А потом как-то вдруг все прекратилось. Никто не приходил. Однажды мама пришла раньше обычного и с волнением сообщила, что была в милиции, что нашли того, кто это сделал. Я не стал расспрашивать, и без того знал, кого нашли. А ему не надо было лапать чужую девушку. Впредь будет умнее. Поделом уроду.
Не сразу, но дошло, что теперь-то я — свободен. Ото всего: от раздавленных, наполненных ужасом ночей, от постоянных ожиданий звонка в дверь, от необходимости напряженно продумывать свои слова… Теперь все позади. Можно продолжать жить. Почти так же, как прежде. И теперь снова появилось самое главное — будущее. Пусть и не такое светлое и яркое, но оно было, со временем — я надеялся — очистится и заблистает ярко.

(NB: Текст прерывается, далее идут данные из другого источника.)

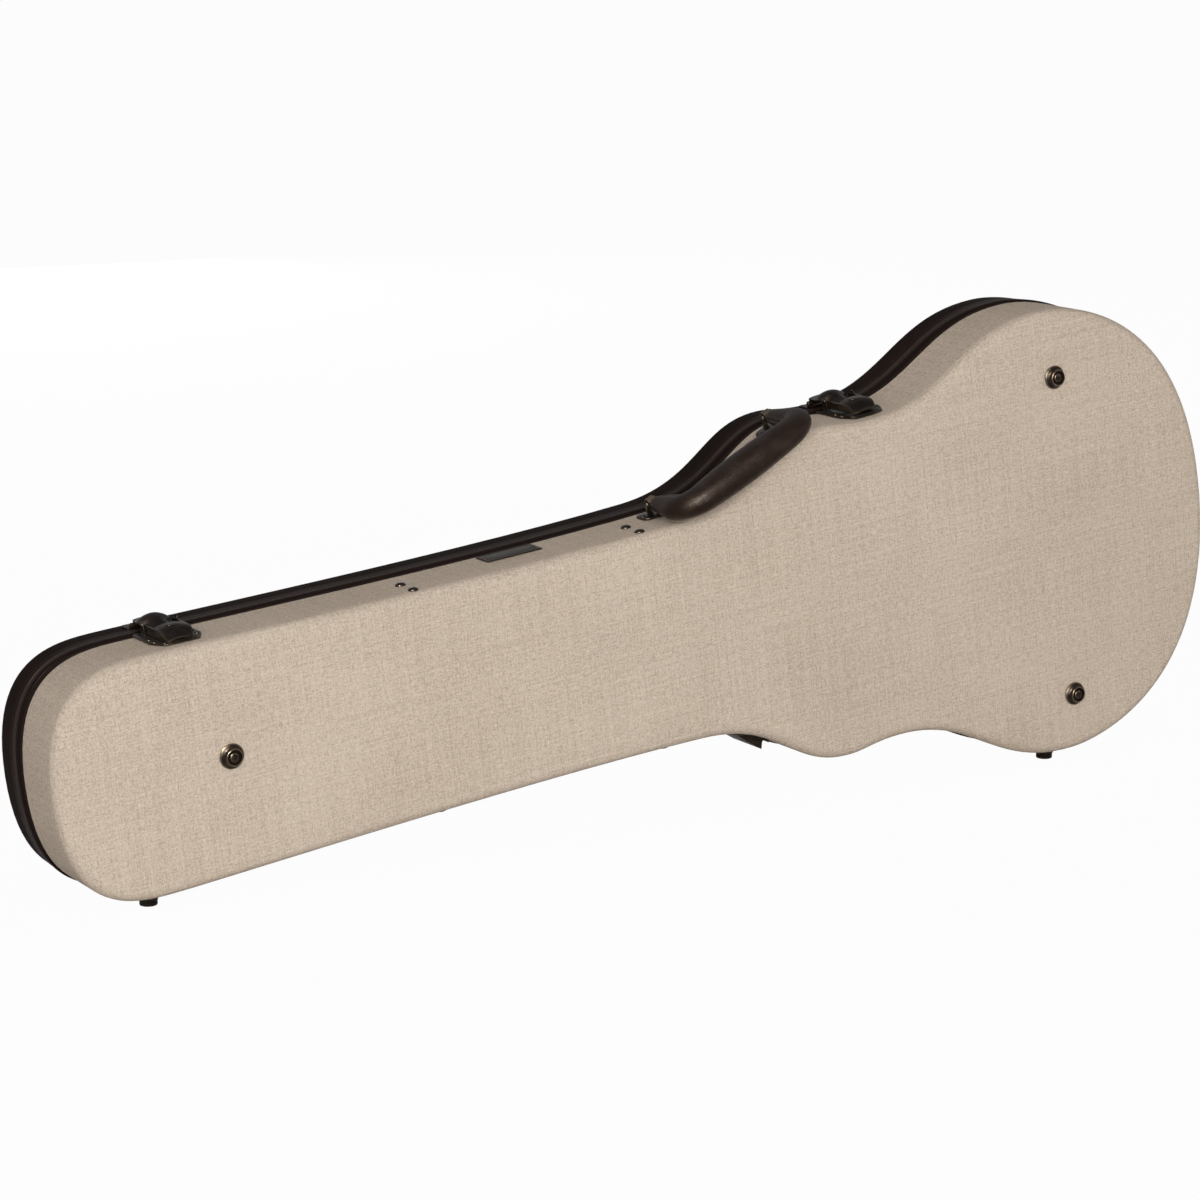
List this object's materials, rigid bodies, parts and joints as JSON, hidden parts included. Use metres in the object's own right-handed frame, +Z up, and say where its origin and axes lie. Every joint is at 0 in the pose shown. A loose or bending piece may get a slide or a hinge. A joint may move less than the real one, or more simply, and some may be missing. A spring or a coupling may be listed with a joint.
{
  "type": "electric guitar case",
  "caption": "Arched-top hard case for a single-cutaway electric guitar, standing on side feet, with draw latches, a folding handle and a plush interior.",
  "frame": {"origin": "under the middle of the object's box, on the ground that the side feet stand on", "axes": "+X along the ground from the narrow neck end to the wide tail end, +Y from the back face to the arched lid, +Z up, from the hinge side to the handle"},
  "size_m": [1.0756, 0.1534, 0.3938],
  "materials": {
    "linen_cloth": "coarse woven beige cloth over thin plywood, matt",
    "dark_band": "black-brown coated cloth over bent plywood, soft sheen",
    "dark_rim": "dark brown moulded rim with a glossy bead",
    "plush": "wine-red plush over foam",
    "ribbon": "woven ribbon",
    "lining_wood": "bare plywood board",
    "handle_leather": "dark brown stitched leather, semi-gloss",
    "antique_bronze": "steel with an antique bronze plating, worn bright on its edges"
  },
  "bodies": {
    "base": {"back_foot_lower": "antique_bronze", "back_foot_neck": "antique_bronze", "back_foot_upper": "antique_bronze", "base_lining": "plush", "base_rim": "dark_rim", "base_shell": "linen_cloth", "divider_body": "lining_wood", "divider_head": "lining_wood", "divider_rivet_body_lower_1": "antique_bronze", "divider_rivet_body_lower_2": "antique_bronze", "divider_rivet_body_upper_1": "antique_bronze", "divider_rivet_body_upper_2": "antique_bronze", "divider_rivet_head_lower_1": "antique_bronze", "divider_rivet_head_lower_2": "antique_bronze", "divider_rivet_head_upper_1": "antique_bronze", "divider_rivet_head_upper_2": "antique_bronze", "flap_batten": "lining_wood", "flap_pin_body": "antique_bronze", "flap_pin_head": "antique_bronze", "handle_bracket_left": "antique_bronze", "handle_bracket_right": "antique_bronze", "handle_pin_left": "antique_bronze", "handle_pin_right": "antique_bronze", "hinge_leaf_base_bout": "antique_bronze", "hinge_leaf_base_neck": "antique_bronze", "hinge_pin_bout": "antique_bronze", "hinge_pin_neck": "antique_bronze", "latch_plate_neck": "antique_bronze", "latch_plate_tail": "antique_bronze", "latch_plate_waist": "antique_bronze", "name_plate": "antique_bronze", "neck_rest": "plush", "side_foot_bout_back": "antique_bronze", "side_foot_bout_lid": "antique_bronze", "side_foot_neck_back": "antique_bronze", "side_foot_neck_lid": "antique_bronze", "side_guide": "antique_bronze"},
    "lid": {"hinge_leaf_lid_bout": "antique_bronze", "hinge_leaf_lid_neck": "antique_bronze", "latch_keeper_neck": "antique_bronze", "latch_keeper_tail": "antique_bronze", "latch_keeper_waist": "antique_bronze", "lid_band": "dark_band", "lid_lining": "plush", "lid_rim": "dark_rim", "lid_top": "linen_cloth"},
    "handle": {"handle_core": "antique_bronze", "handle_grip": "handle_leather"},
    "flap": {"compartment_flap": "plush", "flap_pull": "ribbon"},
    "lever_neck": {"latch_lever_neck": "antique_bronze", "link_pin_neck": "antique_bronze"},
    "link_neck": {"latch_link_neck": "antique_bronze"},
    "lever_waist": {"latch_lever_waist": "antique_bronze", "link_pin_waist": "antique_bronze"},
    "link_waist": {"latch_link_waist": "antique_bronze"},
    "lever_tail": {"latch_lever_tail": "antique_bronze", "link_pin_tail": "antique_bronze"},
    "link_tail": {"latch_link_tail": "antique_bronze"}
  },
  "joints": [
    {"name": "lid_hinge", "type": "hinge", "parent": "base", "child": "lid", "pos_m": [-0.45572, 0.03087, 0.0043], "axis": [-1, 0, 0], "range_deg": [0, 100]},
    {"name": "handle_hinge", "type": "hinge", "parent": "base", "child": "handle", "pos_m": [0.05276, -0.00228, 0.28748], "axis": [-0.8756, 0, -0.483], "range_deg": [0, 150]},
    {"name": "flap_hinge", "type": "hinge", "parent": "base", "child": "flap", "pos_m": [-0.21336, 0.00522, 0.0693], "axis": [-0.993, 0, -0.1179], "range_deg": [0, 80]},
    {"name": "lever_hinge_neck", "type": "hinge", "parent": "base", "child": "lever_neck", "pos_m": [-0.42479, 0.01172, 0.20597], "axis": [-0.9949, 0, -0.1005], "range_deg": [0, 95]},
    {"name": "link_hinge_neck", "type": "hinge", "parent": "lever_neck", "child": "link_neck", "pos_m": [-0.42441, -0.00028, 0.20219], "axis": [0.9949, 0, 0.1005], "range_deg": [0, 115]},
    {"name": "lever_hinge_waist", "type": "hinge", "parent": "base", "child": "lever_waist", "pos_m": [0.18765, 0.01172, 0.32491], "axis": [-0.9837, 0, -0.1796], "range_deg": [0, 95]},
    {"name": "link_hinge_waist", "type": "hinge", "parent": "lever_waist", "child": "link_waist", "pos_m": [0.18833, -0.00028, 0.32117], "axis": [0.9837, 0, 0.1796], "range_deg": [0, 115]},
    {"name": "lever_hinge_tail", "type": "hinge", "parent": "base", "child": "lever_tail", "pos_m": [0.51616, 0.01172, 0.30705], "axis": [-0.4482, 0, 0.8939], "range_deg": [0, 95]},
    {"name": "link_hinge_tail", "type": "hinge", "parent": "lever_tail", "child": "link_tail", "pos_m": [0.51276, -0.00028, 0.30535], "axis": [0.4482, 0, -0.8939], "range_deg": [0, 115]}
  ],
  "couplings": [
    {"joint": "flap_hinge", "follows": "lid_hinge", "ratio": 0.8},
    {"joint": "link_hinge_neck", "follows": "lever_hinge_neck", "ratio": 1.2},
    {"joint": "link_hinge_waist", "follows": "lever_hinge_waist", "ratio": 1.2},
    {"joint": "link_hinge_tail", "follows": "lever_hinge_tail", "ratio": 1.2}
  ]
}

Потребуется время, чтобы забыть все, но если это лишь вопрос времени, то нужно набраться терпения и жить, ждать.
И я бы переждал. Если б не ее мать. После суда она отчего-то вдруг окончательно уверилась в том, что именно я и совершил все над ее Людкой. Не помогли ни доводы следствия, ни сам приговор: пятнадцать лет. В суд я не ходил, мама обо всем рассказала. Но тот так и не признался ни в чем. И Людкина мать ему верила.
Она принялась преследовать меня буквально везде. В первый раз подкараулила у самого дома, когда я утром выходил на остановку. Вцепилась в лицо и хотела вырвать глаза. Так и орала: «Я вырву тебе твои бесстыжие зеньки!» Потом было два раза вечером, когда я возвращался. Вызывали патруль, те лениво пообещали разобраться, но, видимо, только пообещали, потому что уже на следующий день эта стерва притащилась в училище и устроила истерику прямо на занятии. Сначала все наблюдали просто с любопытством, никто даже ее отодрать от меня не пытался; только когда она сняла сапог и стала бить меня каблуком по голове, — опомнились.
В больнице я провел немного, два дня. Просто понаблюдали, нет ли сотрясения, и отпустили. Мама настаивала на охране моей палаты, но мент только усмехнулся:
— Мы не в Америке.
Так что мама сама дежурила в приемном покое двое суток. Врачи разрешили.
Потом на неделю стало тихо. Я даже подумал, что ее либо окончательно урезонили, либо вообще посадили: нападение и побои все-таки. Но последующие события показали, что все обстояло совсем не так.
Я только сошел с троллейбуса и направлялся в сторону дома, как услышал сзади пришлепывающие шаги. Шел довольно неслабый ледяной дождь, поэтому оглядываться не хотелось. И тут спину пронзила резкая боль. Я упал в грязь, чьи-то руки плотно вдавливали меня в лужу. Потом еще удар, острее и больнее прежнего. И это последнее, что чувствовал я тогда.